St. Jude Medical Inc, is buying CardioMEMS—well, the rest of the company it doesn't already own.
The St. Paul, Minn.-based cardiovascular firm plans to exercise its option to buy the shares of Atlanta, Ga.-based CardioMEMS it does not already own for $375 million following the recent U.S. Food and Drug Administration (FDA) approval CardioMEMS's wireless implantable heart technology that is designed for use in managing patients with heart failure. CardioMEMS received FDA's blessing on May 28. The CardioMEMS HF (heart failure) System already has inpatient reimbursement from the Centers for Medicare and Medicaid Services.
Second time was a charm for CardioMEMS. The FDA has turned the company down the first time it sought approval for it's technology.
The company's technology records pulmonary artery pressure and transmits it to physicians, who can monitor it remotely and manage the condition. Heart failure occurs when the heart is unable to pump enough blood through the body to meet its demands, pushing up blood pressure in the heart. Increased pulmonary artery pressure can precede worsening heart failure.
By being able to monitor a patient's pulmonary artery pressure remotely, physicians can manage a patients medications and reduce the likelihood of hospitalization, and any technology that will reduce healthcare costs in the short and long terms is a solid bet for future long-range profits, St. Jude is predicting.
In September 2010, St. Jude paid $60 million for a 19 percent stake in CardioMEMS, with an exclusive option to buy the remaining 81 percent for $375 million. The company expects to complete the acquisition in the second quarter of this year.
"FDA approval is in line with our expectation and a positive for St. Jude," Larry Biegelsen, an analyst at Wells Fargo Securities, said in a research note. He estimates CardioMEMS sales will reach $259 million annually by 2018.
Michael Weinstein, an analyst at J.P. Morgan, said CardioMEMs "represents a key piece to the growth re-acceleration story at St. Jude." He added the CardioMEMS system "has the chance to be one of the more meaningful technological advances in heart failure management in recent memory."
"The CardioMEMS HF System will not only improve the lives of patients but will also reduce the economic burden of this epidemic disease," Dr.
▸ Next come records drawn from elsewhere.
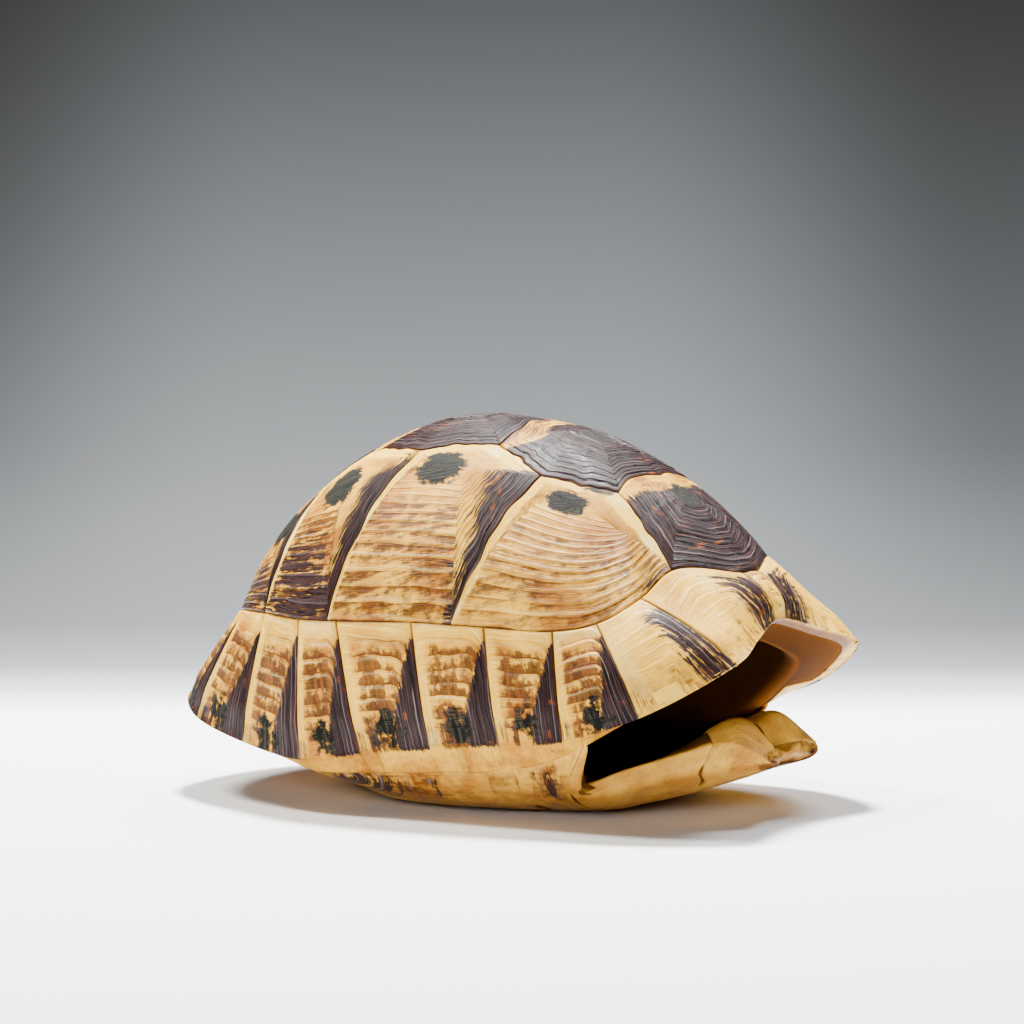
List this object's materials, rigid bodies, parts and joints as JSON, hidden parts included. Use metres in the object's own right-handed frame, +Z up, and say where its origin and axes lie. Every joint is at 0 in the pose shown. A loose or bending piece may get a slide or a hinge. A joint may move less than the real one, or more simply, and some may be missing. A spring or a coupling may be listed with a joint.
{
  "type": "turtle shell",
  "caption": "Empty shell of a Mediterranean tortoise: tall domed carapace, bridges and plastron grown together, horn scutes with growth ledges, open at the head, legs and tail.",
  "frame": {"origin": "middle of the bounding box, at the level of the flat underside that the shell rests on", "axes": "+X towards the head end, +Y the animal's left side, +Z up"},
  "size_m": [0.1928, 0.1288, 0.1121],
  "materials": {
    "horn": "semi-gloss keratin over bone, yellow ochre with dark purple-brown growth bands, worn"
  },
  "bodies": {
    "root": {"shell": "horn"}
  },
  "joints": []
}
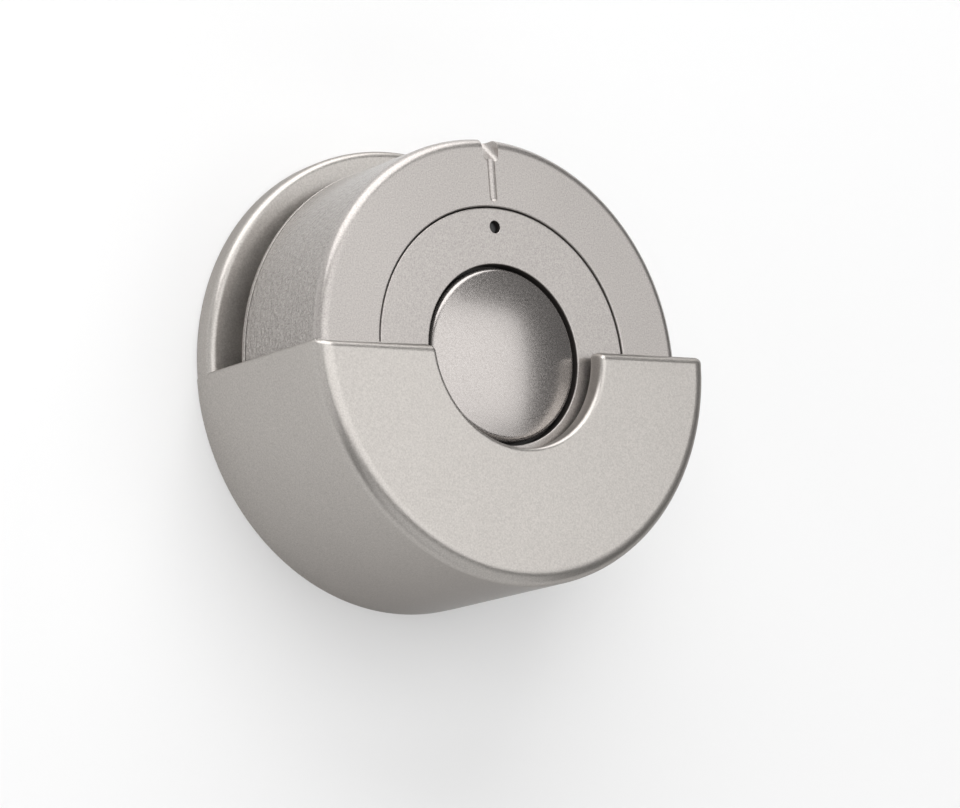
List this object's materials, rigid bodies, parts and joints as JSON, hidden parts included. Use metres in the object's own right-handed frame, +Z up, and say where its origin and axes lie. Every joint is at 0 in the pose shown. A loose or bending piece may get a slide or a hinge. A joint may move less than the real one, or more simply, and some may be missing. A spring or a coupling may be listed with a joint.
{
  "type": "remote control dimmer",
  "caption": "Round battery remote dimmer with a turning ring and a central push button, standing in a round wall holder with a half-round pocket and a finger cut-out.",
  "frame": {"origin": "centre of the holder's back face, on the wall", "axes": "+Z up the wall, -Y out of the wall towards the user, +X to the right as seen by the user"},
  "size_m": [0.064, 0.0289, 0.064],
  "materials": {
    "holder_paint": "fine metallic lacquer on moulded ABS, satin",
    "ring_paint": "fine metallic lacquer on moulded ABS, spark-eroded side",
    "disc_paint": "fine metallic lacquer on moulded ABS, satin",
    "button_paint": "fine metallic lacquer on moulded ABS, satin",
    "housing_paint": "fine metallic lacquer on moulded ABS, satin",
    "cover_paint": "fine metallic lacquer on moulded ABS, satin",
    "seal_rubber": "smooth",
    "cell_steel": "polished",
    "contact_gold": "plated",
    "black_abs": "moulded",
    "black_acetal": "moulded",
    "magnet": "matt",
    "natural_acetal": "moulded",
    "spring_steel": "drawn",
    "switch_steel": "tinned",
    "board_green": "solder resist",
    "shield_tin": "tinned",
    "chip_black": "moulded",
    "ceramic_tan": "fired",
    "led_white": "moulded",
    "clear_acrylic": "polished",
    "screw_steel": "zinc plated"
  },
  "bodies": {
    "holder": {"wall_holder": "holder_paint"},
    "remote": {"rear_housing": "housing_paint", "coin_cell": "cell_steel", "cell_contact_plus": "contact_gold", "cell_contact_minus": "contact_gold", "chassis": "black_abs", "front_disc": "disc_paint", "detent_spring": "spring_steel", "button_spring": "spring_steel", "tact_switch": "switch_steel", "circuit_board": "board_green", "radio_module": "shield_tin", "antenna": "contact_gold", "microcontroller": "chip_black", "crystal": "shield_tin", "capacitors": "ceramic_tan", "hall_sensor": "chip_black", "status_led": "led_white", "light_pipe": "clear_acrylic", "case_screws": "screw_steel", "board_screws": "screw_steel"},
    "ring": {"dimmer_ring": "ring_paint", "ring_retainer": "black_acetal", "code_magnet": "magnet", "glide_washer": "natural_acetal"},
    "button": {"button_cap": "button_paint", "switch_plunger": "natural_acetal"},
    "cover": {"battery_cover": "cover_paint", "cover_seal": "seal_rubber"}
  },
  "joints": [
    {"name": "remote_lift", "type": "slide", "parent": "holder", "child": "remote", "axis": [0, 0, 1], "range_m": [0, 0.065]},
    {"name": "ring_turn", "type": "hinge", "parent": "remote", "child": "ring", "pos_m": [0, -0.0165, -0.00055], "axis": [0, -1, 0], "continuous": true, "deforming": ["detent_spring"]},
    {"name": "button_press", "type": "slide", "parent": "remote", "child": "button", "axis": [0, 1, 0], "range_m": [0, 0.0005], "stiffness_N_per_m": 1500, "springref_m": -0.0004, "deforming": ["button_spring"]},
    {"name": "cover_turn", "type": "hinge", "parent": "remote", "child": "cover", "pos_m": [0, -0.0045, -0.00055], "axis": [0, -1, 0], "range_deg": [0, 40]}
  ]
}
Eric Fain, group president of St. Jude, said in a statement. "We are delighted to have CardioMEMS become a part of St. Jude Medical."
Atlanta-based CardioMEMS was founded by Jay Yadav, M.D., a cardiologist and entrepreneur and and Mark Allen, a Georgia Tech nanotechnology professor. Yadav serves as the firm's CEO. Investors in the company include Arcapita Ventures, Boston Millennia Partners and Foundation Medical Partners.
"Hospitalizations are very traumatic for heart failure patients and costly to the healthcare system," Yadev said. "With the availability of the CardioMEMS heart failure monitoring system, doctors and nurses can now deliver improved and more efficient care to their patients and produce meaningful reductions in their patients' heart failure related hospitalizations."
Yadav said the company will remain headquartered in Atlanta.
Philip Adamson, M.D., director of the Heart Failure Institute at the Oklahoma Heart Institute and co-principal investigator of the CHAMPION study, the data from which the FDA approval was granted, added: "The CHAMPION trial illustrates how close monitoring of patients with chronic heart failure can reduce the need for costly and dangerous hospitalization while improving quality of life. These results are the beginning of a new era of hope for patients suffering from chronic symptomatic heart failure complementing medical and device therapies. The 'Hemodynamic Era' is a major advancement with promise for profound long-term impact on heart failure morbidity."
Takao Ohki, M.D., chief of vascular surgery at Jikei University in Tokyo, Japan, said, "The ability to get physiologic information wirelessly from patients with heart failure is a great breakthrough and represents the culmination of many years of basic and clinical research."
Yadav noted that the research in heart failure would not have been possible without Dr. Ohki's pioneering work with the CardioMEMS wireless technology in aortic aneurysms.